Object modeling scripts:
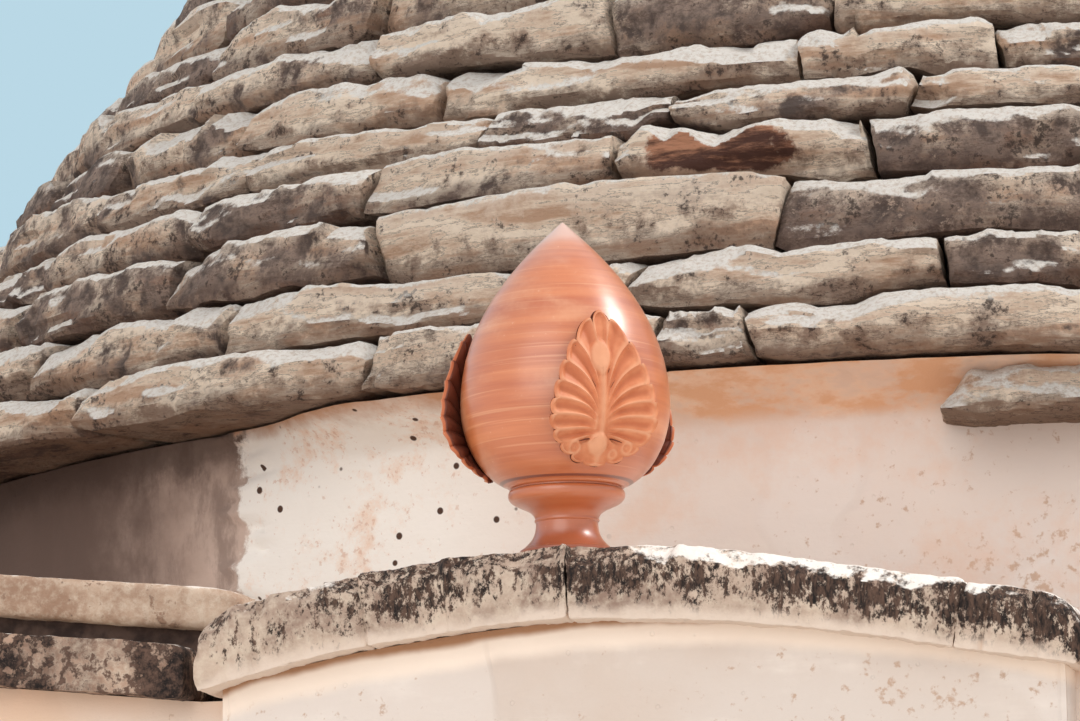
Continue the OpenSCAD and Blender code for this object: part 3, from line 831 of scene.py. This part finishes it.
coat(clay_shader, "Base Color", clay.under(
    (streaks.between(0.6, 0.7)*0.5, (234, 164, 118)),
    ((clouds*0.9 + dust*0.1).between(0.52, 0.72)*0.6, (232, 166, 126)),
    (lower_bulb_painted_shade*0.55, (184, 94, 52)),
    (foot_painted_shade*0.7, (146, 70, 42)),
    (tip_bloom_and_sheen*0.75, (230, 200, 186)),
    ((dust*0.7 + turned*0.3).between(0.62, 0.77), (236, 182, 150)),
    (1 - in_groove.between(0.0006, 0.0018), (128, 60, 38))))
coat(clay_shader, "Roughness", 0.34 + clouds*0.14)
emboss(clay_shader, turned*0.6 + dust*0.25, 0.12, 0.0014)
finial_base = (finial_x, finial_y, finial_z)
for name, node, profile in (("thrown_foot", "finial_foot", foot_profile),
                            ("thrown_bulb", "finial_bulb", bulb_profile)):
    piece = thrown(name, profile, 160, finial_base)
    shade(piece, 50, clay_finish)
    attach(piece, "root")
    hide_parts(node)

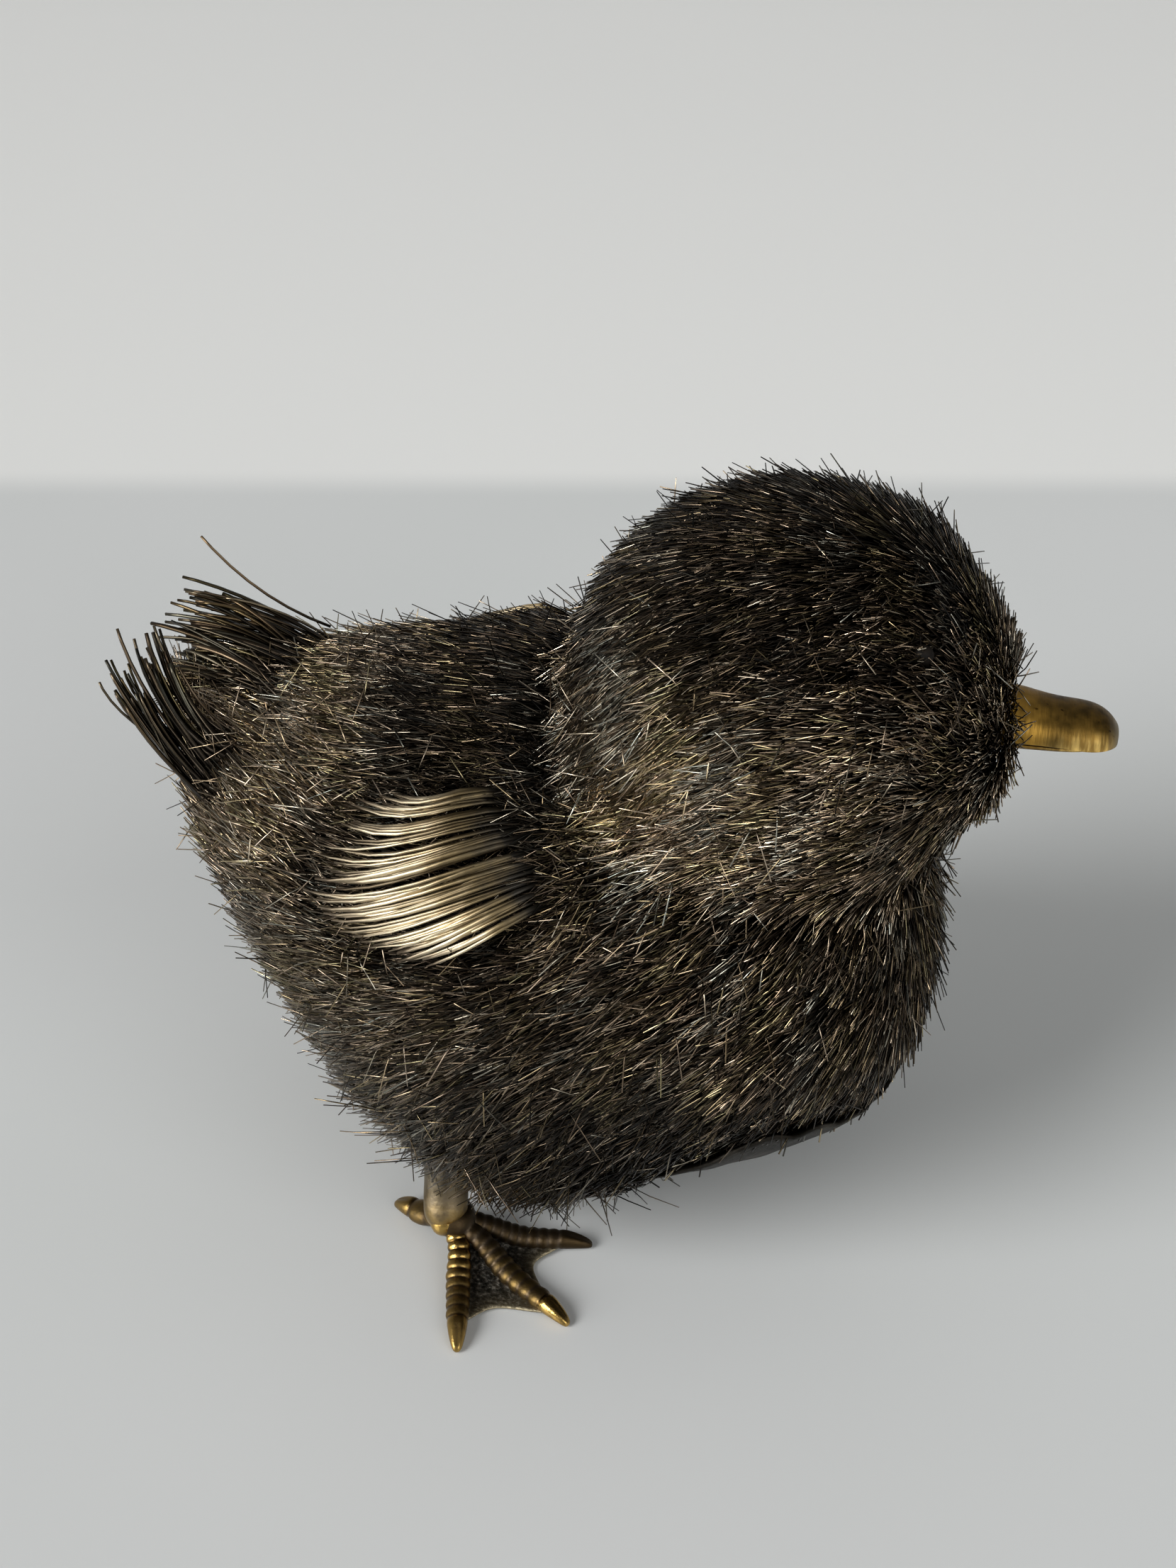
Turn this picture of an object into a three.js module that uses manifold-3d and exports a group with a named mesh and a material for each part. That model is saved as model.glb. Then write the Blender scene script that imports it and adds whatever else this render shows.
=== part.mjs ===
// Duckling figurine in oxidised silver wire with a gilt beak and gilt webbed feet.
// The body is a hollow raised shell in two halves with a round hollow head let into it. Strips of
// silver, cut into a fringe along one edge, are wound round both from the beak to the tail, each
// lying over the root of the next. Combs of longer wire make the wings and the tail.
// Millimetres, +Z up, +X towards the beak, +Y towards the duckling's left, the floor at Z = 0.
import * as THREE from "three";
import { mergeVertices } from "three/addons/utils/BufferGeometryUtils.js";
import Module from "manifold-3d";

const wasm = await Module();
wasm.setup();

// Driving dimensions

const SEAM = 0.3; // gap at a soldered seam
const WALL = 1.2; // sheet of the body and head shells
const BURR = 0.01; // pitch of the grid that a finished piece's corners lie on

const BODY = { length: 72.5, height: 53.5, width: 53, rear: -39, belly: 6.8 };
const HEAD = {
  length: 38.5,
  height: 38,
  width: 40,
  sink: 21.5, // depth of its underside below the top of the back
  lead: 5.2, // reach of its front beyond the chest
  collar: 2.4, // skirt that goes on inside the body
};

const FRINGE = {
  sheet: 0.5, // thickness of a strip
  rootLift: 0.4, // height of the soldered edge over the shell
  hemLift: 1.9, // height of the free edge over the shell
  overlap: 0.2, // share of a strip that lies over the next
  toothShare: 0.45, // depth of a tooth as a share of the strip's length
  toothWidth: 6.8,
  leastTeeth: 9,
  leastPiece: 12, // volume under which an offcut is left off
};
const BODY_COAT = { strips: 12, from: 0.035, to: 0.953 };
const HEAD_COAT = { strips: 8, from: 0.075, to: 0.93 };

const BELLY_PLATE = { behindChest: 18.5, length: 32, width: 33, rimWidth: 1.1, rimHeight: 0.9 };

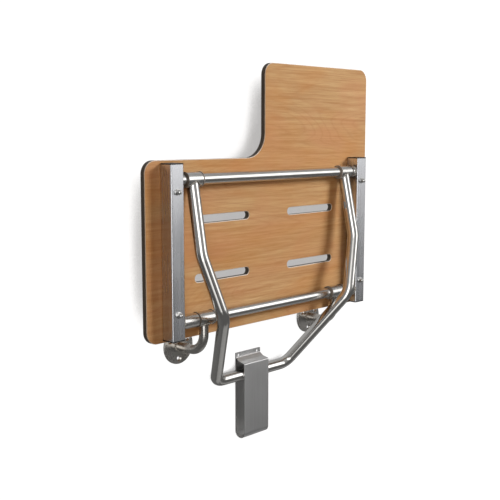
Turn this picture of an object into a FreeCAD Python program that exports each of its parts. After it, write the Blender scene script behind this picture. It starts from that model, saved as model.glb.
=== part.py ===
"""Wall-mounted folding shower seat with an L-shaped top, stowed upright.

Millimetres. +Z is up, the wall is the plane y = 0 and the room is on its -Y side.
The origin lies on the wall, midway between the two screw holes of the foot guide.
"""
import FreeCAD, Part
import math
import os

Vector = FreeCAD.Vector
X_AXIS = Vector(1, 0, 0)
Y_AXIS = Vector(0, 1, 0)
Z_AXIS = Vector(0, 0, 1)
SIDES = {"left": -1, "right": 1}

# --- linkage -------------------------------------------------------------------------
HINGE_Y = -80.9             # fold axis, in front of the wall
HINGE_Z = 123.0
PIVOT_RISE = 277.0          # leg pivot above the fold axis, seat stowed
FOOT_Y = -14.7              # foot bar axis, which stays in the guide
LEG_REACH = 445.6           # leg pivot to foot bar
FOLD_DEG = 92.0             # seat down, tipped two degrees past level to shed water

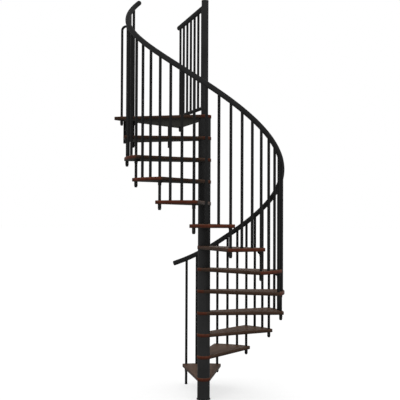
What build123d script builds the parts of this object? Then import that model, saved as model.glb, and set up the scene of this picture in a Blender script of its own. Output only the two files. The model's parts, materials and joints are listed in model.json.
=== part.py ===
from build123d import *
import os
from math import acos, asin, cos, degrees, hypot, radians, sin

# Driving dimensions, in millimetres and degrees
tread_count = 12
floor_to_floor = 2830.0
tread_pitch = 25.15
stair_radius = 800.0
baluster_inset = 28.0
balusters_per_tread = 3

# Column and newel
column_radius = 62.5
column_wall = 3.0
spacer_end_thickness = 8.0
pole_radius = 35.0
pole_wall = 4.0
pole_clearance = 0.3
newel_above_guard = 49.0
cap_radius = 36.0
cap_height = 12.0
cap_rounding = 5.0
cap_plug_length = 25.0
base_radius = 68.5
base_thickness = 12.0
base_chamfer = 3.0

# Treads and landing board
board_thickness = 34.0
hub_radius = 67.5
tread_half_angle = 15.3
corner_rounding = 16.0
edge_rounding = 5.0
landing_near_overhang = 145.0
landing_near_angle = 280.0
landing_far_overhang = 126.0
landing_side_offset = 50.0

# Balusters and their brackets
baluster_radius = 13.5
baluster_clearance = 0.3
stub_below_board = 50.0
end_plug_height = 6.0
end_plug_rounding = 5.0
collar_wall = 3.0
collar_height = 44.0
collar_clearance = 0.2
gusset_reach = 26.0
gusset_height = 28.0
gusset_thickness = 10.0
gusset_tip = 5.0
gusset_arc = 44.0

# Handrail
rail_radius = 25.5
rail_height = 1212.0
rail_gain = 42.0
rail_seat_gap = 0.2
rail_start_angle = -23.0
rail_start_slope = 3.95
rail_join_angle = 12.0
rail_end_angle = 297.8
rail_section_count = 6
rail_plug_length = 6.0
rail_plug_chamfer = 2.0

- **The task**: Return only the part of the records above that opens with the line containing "Turn this picture of an object into a FreeCAD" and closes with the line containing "FOLD_DEG = 92.0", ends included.

- **Solution for this exercise**:
Turn this picture of an object into a FreeCAD Python program that exports each of its parts. After it, write the Blender scene script behind this picture. It starts from that model, saved as model.glb.
=== part.py ===
"""Wall-mounted folding shower seat with an L-shaped top, stowed upright.

Millimetres. +Z is up, the wall is the plane y = 0 and the room is on its -Y side.
The origin lies on the wall, midway between the two screw holes of the foot guide.
"""
import FreeCAD, Part
import math
import os

Vector = FreeCAD.Vector
X_AXIS = Vector(1, 0, 0)
Y_AXIS = Vector(0, 1, 0)
Z_AXIS = Vector(0, 0, 1)
SIDES = {"left": -1, "right": 1}

# --- linkage -------------------------------------------------------------------------
HINGE_Y = -80.9             # fold axis, in front of the wall
HINGE_Z = 123.0
PIVOT_RISE = 277.0          # leg pivot above the fold axis, seat stowed
FOOT_Y = -14.7              # foot bar axis, which stays in the guide
LEG_REACH = 445.6           # leg pivot to foot bar
FOLD_DEG = 92.0             # seat down, tipped two degrees past level to shed water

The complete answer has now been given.